Sikh Regiment soldiers
Another group of Indians who went abroad to support the British Empire was the army of indentured workers who provided a cheap and mobile labour force after the abolition of slavery. By 1838 25,000 Indians were working overseas, mainly on plantations of coffee and sugar. With the consumption of both sugar and coffee rising after 1820, and the development of new plantations around the world, labour was needed. In 1858/59 at the peak of the migration of Indian labour 53,000 went overseas with 44,000 going to Mauritius, the rest mainly to Demerara and Trinidad.

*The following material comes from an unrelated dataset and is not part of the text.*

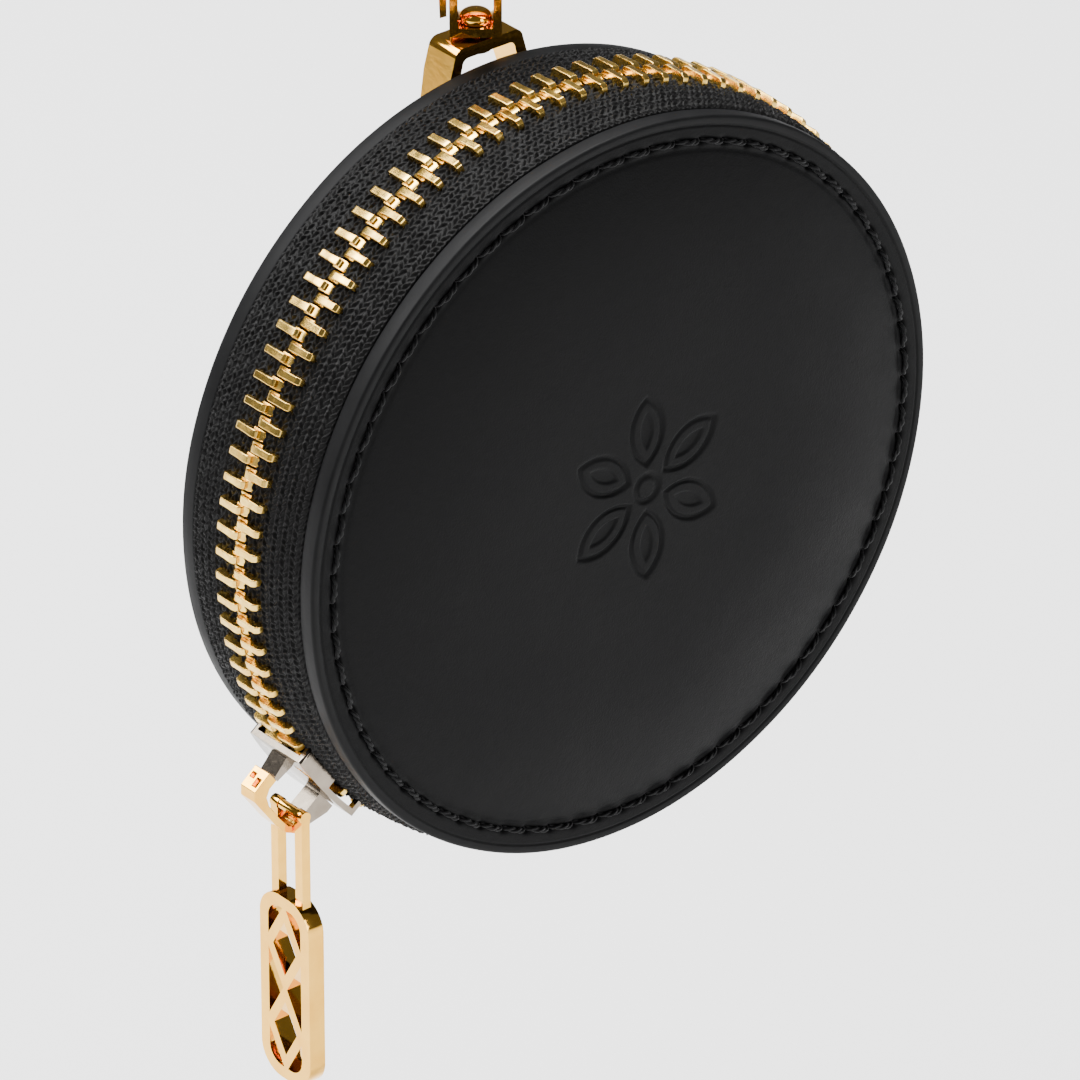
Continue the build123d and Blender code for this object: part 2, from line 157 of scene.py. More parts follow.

India's contribution to the Empire
The contribution of India towards the British Empire in terms of providing essential raw materials, troops and a pool of native labour prepared to go any where in the world was unsurpassed. It is possible to argue that most of the remaining colonies, excepting the dominions, cost much more than they gave the Empire and Britain could well have done without them. However once Britain had decided earlier in the century to become a trading nation and to import food and raw materials in return for British manufactured goods, it was inevitable that Britain would establish an empire. By 1914 the British Empire extended over 24% of the world’s territory and included 23% of the world’s population. That the British Empire was able to expand to the extent it did would not have been possible without India.